— Exercise aim —
Only the number is needed: how many lines contain the word "gltf"?

==============================

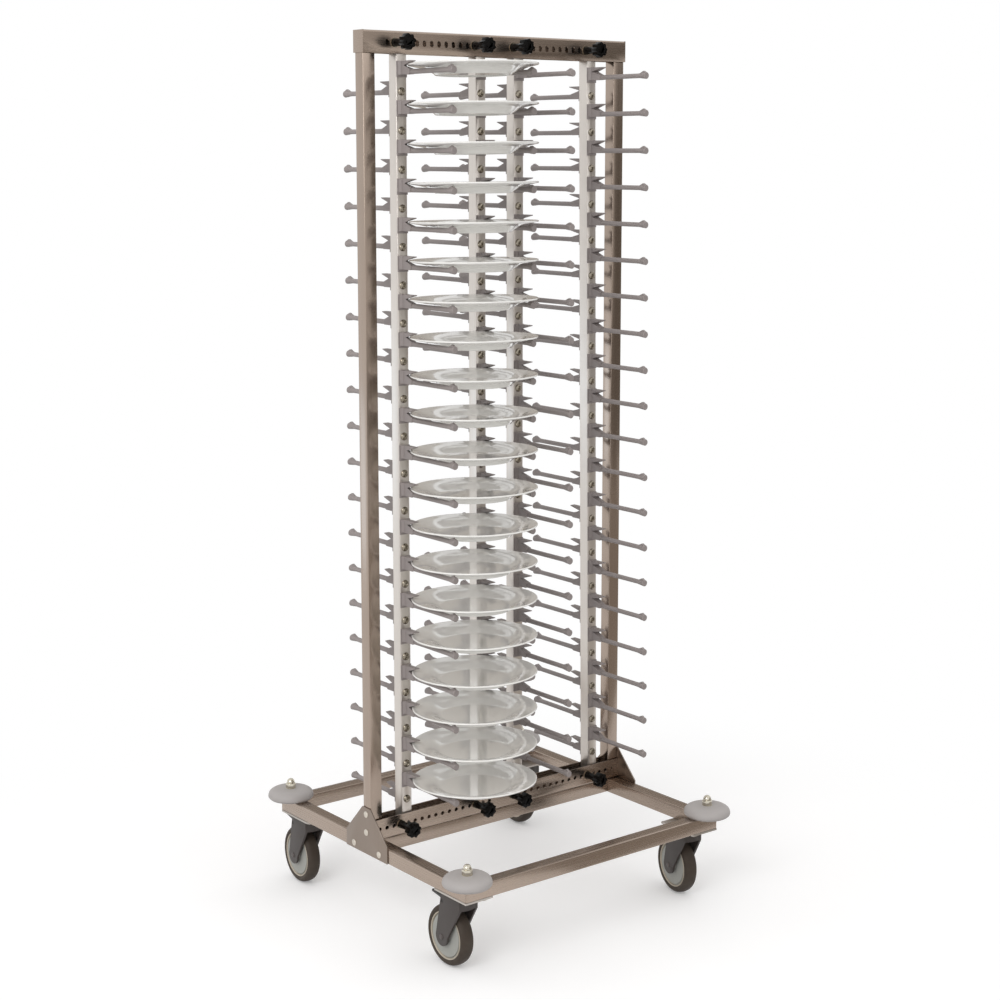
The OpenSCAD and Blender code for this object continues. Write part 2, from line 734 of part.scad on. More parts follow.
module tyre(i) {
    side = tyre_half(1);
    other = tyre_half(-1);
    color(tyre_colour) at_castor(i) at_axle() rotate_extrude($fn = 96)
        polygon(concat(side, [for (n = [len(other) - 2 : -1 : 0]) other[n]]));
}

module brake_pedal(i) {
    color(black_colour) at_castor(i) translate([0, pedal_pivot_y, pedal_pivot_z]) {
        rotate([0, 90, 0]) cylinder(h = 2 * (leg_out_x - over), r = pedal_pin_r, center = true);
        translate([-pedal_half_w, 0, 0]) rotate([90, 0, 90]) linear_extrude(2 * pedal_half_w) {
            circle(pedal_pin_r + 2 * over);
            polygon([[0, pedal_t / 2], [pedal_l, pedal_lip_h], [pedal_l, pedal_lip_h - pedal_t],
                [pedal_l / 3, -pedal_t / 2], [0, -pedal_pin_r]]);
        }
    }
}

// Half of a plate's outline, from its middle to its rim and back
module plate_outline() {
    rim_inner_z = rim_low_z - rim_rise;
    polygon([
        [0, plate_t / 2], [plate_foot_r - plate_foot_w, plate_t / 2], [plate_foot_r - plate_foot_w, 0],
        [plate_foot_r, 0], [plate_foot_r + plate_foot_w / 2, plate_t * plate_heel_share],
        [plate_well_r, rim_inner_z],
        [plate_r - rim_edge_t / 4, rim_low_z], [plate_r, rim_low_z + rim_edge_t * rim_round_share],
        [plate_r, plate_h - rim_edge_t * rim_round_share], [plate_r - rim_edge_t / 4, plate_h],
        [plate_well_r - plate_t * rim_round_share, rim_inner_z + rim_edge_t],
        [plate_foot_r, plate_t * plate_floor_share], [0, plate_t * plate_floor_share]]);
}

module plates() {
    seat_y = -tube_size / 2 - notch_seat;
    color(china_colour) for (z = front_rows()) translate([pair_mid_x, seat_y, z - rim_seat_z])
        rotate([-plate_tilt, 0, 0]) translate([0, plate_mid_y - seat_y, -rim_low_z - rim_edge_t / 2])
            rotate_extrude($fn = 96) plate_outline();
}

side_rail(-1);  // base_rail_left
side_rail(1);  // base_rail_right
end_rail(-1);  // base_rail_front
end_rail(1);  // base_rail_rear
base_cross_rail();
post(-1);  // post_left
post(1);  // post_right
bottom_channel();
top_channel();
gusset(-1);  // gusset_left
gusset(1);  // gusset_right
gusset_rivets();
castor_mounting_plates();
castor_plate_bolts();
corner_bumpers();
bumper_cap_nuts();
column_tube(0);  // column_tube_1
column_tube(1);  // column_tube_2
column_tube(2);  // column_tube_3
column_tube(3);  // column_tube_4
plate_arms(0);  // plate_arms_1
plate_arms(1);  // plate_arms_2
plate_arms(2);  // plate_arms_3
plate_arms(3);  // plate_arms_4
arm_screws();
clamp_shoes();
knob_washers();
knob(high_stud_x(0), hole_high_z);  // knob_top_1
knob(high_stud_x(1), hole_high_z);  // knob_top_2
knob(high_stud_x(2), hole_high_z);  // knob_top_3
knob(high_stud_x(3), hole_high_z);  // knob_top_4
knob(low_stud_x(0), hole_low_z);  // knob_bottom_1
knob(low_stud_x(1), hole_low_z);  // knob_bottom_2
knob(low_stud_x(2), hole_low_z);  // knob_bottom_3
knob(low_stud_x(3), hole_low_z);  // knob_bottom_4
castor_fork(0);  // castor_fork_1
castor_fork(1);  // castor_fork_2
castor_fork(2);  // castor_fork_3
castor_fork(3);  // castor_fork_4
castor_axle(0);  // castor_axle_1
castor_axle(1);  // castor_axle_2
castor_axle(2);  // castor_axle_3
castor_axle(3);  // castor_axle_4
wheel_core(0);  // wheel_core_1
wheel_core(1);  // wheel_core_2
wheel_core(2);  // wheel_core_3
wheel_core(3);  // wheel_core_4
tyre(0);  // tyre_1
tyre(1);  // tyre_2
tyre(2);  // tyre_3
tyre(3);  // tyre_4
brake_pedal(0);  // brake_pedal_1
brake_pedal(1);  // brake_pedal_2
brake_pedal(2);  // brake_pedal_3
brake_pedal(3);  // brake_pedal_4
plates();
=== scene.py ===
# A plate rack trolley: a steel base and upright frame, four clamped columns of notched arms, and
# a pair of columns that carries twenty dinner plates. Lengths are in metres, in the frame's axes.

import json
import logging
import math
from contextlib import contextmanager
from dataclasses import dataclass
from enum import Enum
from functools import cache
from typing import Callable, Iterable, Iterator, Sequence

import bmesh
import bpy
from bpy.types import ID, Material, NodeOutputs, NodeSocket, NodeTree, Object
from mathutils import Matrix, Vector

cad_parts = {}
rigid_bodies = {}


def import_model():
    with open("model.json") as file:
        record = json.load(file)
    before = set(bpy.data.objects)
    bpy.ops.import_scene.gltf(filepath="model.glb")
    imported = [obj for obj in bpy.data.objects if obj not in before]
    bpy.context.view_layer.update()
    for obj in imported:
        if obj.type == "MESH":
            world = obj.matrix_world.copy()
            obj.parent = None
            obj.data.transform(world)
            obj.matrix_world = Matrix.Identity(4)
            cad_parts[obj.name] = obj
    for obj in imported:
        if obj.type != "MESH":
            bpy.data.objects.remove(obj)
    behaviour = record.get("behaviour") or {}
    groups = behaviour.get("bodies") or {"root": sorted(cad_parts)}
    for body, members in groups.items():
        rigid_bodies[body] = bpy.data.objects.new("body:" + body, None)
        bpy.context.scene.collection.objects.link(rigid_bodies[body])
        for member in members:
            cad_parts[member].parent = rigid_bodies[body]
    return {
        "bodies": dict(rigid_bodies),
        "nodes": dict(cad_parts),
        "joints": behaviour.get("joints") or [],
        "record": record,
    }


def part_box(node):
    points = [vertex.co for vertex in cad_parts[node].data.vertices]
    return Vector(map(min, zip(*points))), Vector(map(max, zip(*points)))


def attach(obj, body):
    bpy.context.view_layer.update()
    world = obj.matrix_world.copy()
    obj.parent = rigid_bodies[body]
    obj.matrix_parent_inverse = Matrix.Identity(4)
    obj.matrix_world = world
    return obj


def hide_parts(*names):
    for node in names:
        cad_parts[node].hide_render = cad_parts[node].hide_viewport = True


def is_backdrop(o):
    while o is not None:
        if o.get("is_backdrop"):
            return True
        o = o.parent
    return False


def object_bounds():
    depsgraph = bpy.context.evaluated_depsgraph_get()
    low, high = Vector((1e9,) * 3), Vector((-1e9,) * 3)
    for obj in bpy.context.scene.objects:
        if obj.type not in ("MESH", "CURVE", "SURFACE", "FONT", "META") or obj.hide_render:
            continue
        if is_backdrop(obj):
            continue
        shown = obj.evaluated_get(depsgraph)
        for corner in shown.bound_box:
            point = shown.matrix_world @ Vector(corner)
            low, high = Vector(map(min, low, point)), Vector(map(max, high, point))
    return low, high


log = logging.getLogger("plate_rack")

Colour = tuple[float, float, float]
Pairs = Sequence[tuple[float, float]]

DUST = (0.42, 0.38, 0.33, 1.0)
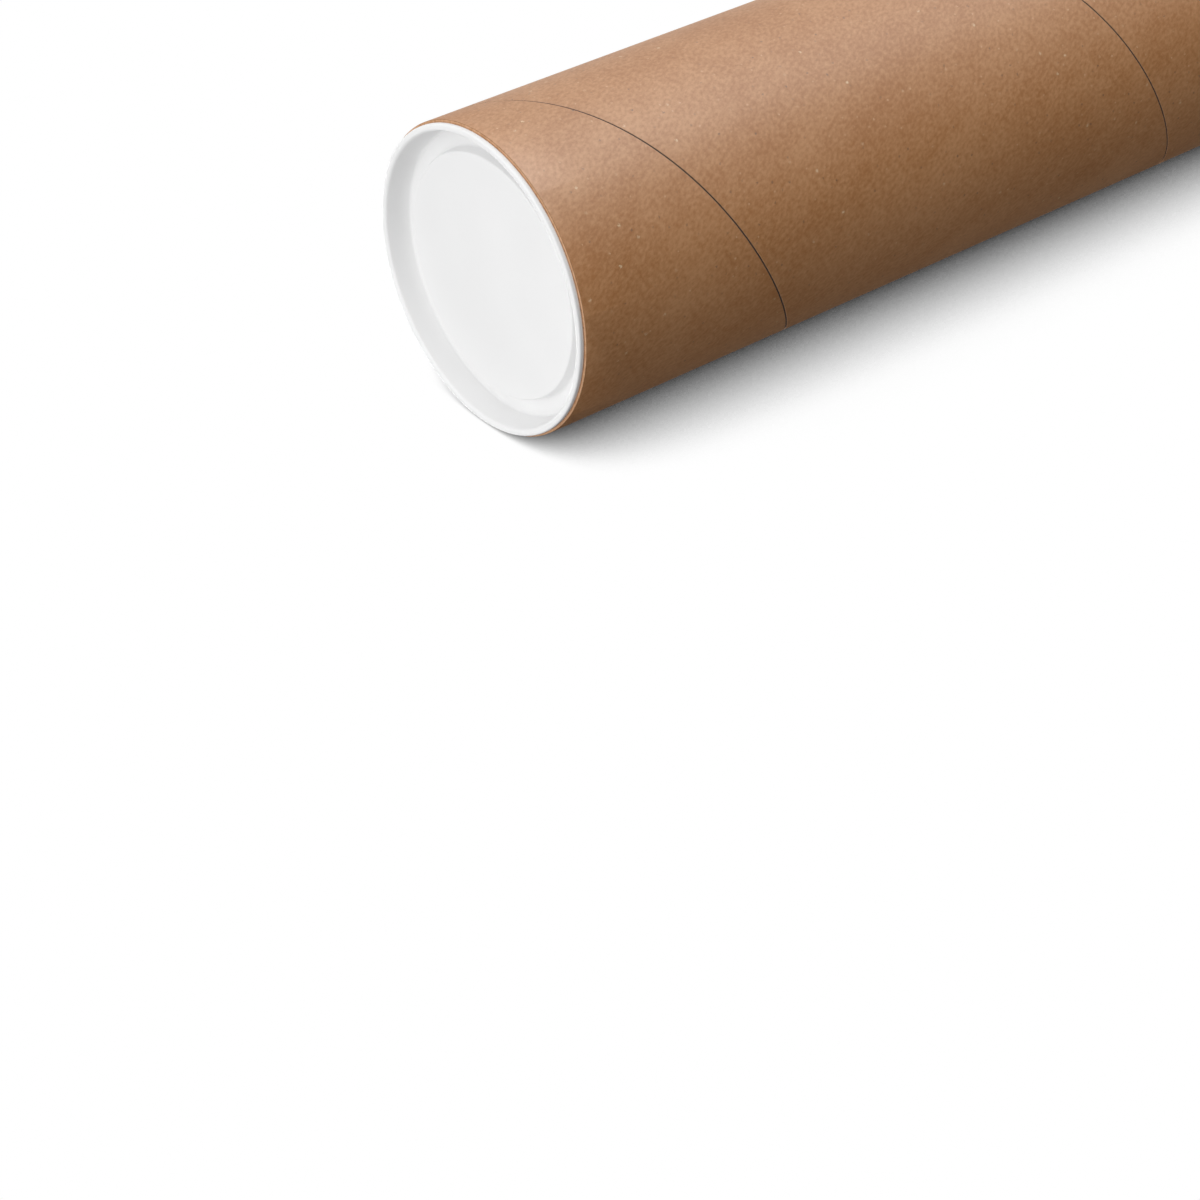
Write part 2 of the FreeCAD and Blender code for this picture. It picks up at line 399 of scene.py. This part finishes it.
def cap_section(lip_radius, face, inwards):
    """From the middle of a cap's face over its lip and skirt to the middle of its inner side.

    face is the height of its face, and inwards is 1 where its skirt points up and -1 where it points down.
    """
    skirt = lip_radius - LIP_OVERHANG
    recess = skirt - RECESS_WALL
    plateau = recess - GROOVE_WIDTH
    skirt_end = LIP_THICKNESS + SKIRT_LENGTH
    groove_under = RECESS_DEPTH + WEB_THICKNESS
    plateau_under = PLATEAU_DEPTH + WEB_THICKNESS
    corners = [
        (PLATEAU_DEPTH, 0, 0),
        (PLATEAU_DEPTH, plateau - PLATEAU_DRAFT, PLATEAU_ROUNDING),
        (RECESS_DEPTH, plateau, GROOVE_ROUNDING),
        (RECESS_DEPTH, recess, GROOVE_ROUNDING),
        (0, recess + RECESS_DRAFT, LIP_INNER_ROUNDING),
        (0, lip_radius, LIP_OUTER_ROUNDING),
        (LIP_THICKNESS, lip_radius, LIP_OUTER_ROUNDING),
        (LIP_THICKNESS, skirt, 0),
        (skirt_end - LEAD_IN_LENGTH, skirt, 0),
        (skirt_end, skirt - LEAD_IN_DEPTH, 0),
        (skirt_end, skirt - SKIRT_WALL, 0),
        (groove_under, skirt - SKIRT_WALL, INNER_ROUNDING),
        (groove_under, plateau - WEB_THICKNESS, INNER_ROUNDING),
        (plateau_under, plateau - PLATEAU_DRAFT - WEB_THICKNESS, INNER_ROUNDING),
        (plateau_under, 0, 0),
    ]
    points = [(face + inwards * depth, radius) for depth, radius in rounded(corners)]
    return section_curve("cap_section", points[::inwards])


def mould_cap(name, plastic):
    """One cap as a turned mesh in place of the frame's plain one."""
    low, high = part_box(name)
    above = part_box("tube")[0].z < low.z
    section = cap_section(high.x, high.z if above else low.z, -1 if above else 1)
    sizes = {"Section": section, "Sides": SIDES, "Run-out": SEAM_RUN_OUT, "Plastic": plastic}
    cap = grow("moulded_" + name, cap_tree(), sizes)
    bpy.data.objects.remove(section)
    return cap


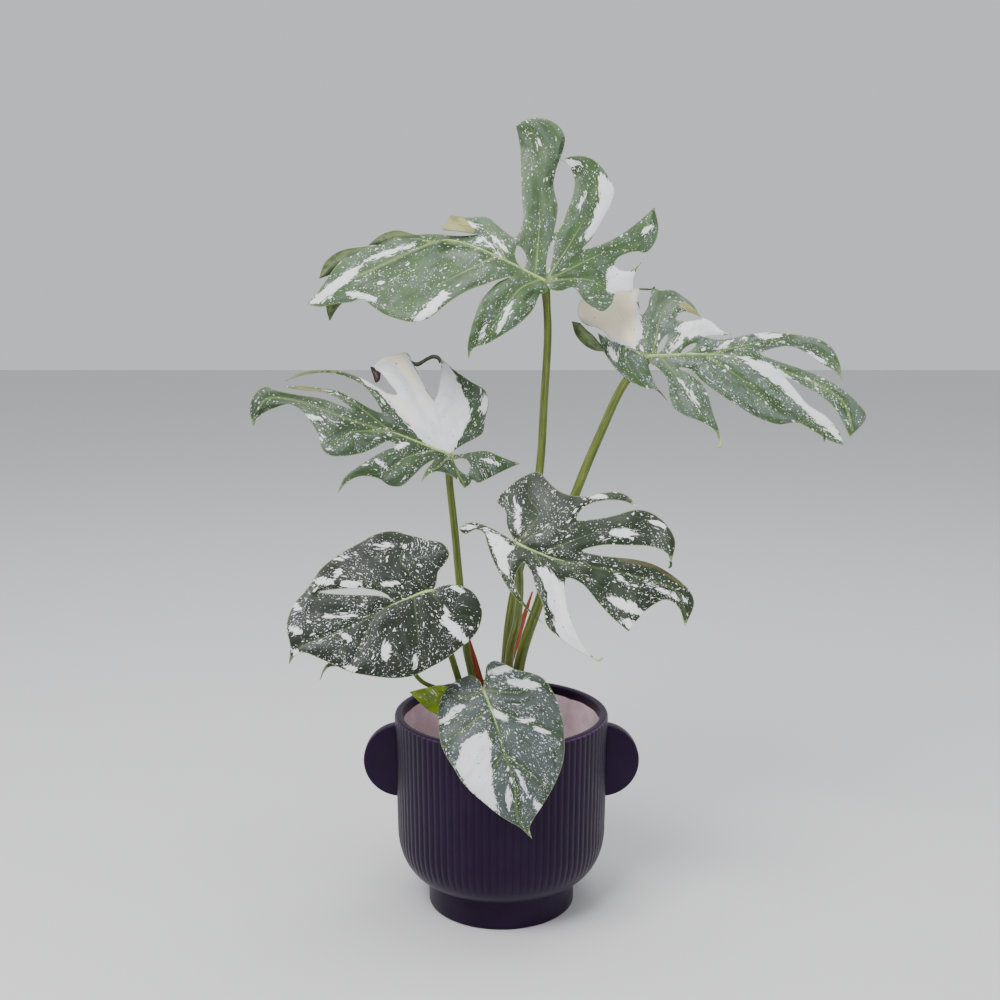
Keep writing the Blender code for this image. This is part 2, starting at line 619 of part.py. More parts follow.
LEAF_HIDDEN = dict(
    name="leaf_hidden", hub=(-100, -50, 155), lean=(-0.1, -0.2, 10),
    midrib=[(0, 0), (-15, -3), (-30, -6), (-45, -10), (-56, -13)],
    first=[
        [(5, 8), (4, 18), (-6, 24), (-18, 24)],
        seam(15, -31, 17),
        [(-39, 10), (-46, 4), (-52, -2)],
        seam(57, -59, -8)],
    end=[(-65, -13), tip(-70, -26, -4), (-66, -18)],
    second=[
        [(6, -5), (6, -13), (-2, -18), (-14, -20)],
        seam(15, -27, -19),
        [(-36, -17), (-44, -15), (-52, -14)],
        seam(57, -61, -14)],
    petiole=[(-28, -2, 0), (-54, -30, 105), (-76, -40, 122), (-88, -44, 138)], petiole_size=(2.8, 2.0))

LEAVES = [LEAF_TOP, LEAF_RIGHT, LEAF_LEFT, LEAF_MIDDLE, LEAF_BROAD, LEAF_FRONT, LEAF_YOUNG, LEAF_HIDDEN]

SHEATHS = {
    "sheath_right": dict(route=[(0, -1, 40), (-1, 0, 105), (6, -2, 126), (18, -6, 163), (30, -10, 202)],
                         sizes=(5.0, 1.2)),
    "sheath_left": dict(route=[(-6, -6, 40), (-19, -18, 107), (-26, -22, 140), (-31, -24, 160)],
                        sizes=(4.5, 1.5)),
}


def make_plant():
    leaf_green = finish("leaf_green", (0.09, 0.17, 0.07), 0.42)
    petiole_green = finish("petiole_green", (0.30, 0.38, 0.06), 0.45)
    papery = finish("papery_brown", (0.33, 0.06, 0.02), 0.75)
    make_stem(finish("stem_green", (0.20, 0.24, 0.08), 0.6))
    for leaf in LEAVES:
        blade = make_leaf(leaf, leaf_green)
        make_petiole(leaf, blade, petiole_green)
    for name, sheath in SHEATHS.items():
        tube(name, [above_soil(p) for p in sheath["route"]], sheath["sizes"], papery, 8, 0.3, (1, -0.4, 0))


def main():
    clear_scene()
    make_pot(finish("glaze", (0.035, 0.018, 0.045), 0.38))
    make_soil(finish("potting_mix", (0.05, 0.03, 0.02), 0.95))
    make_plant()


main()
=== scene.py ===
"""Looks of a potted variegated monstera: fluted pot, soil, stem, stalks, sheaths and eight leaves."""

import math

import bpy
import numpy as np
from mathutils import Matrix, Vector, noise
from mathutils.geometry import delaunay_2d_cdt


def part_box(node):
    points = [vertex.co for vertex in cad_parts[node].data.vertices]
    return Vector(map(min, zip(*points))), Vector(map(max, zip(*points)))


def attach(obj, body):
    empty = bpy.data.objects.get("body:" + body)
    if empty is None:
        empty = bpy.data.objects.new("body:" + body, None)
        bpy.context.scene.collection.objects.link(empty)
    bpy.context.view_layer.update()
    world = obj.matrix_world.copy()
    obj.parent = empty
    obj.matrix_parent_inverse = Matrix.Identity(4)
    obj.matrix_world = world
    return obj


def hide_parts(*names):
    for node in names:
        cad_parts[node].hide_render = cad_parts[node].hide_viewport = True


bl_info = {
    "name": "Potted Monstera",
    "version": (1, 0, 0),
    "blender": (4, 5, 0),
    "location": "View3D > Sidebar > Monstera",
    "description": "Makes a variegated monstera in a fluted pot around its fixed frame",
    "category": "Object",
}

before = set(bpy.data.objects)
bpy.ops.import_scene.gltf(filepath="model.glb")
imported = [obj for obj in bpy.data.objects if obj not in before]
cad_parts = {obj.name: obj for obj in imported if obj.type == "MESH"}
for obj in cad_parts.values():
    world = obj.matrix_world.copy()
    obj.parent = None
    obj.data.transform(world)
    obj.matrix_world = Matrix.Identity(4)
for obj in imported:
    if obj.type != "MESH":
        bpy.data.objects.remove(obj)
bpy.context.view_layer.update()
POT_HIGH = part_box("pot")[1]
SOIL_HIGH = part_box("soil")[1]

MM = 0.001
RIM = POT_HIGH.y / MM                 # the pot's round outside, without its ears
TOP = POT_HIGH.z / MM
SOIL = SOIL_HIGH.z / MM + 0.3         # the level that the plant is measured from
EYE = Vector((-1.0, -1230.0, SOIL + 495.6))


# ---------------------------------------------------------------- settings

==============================

— Task output —
2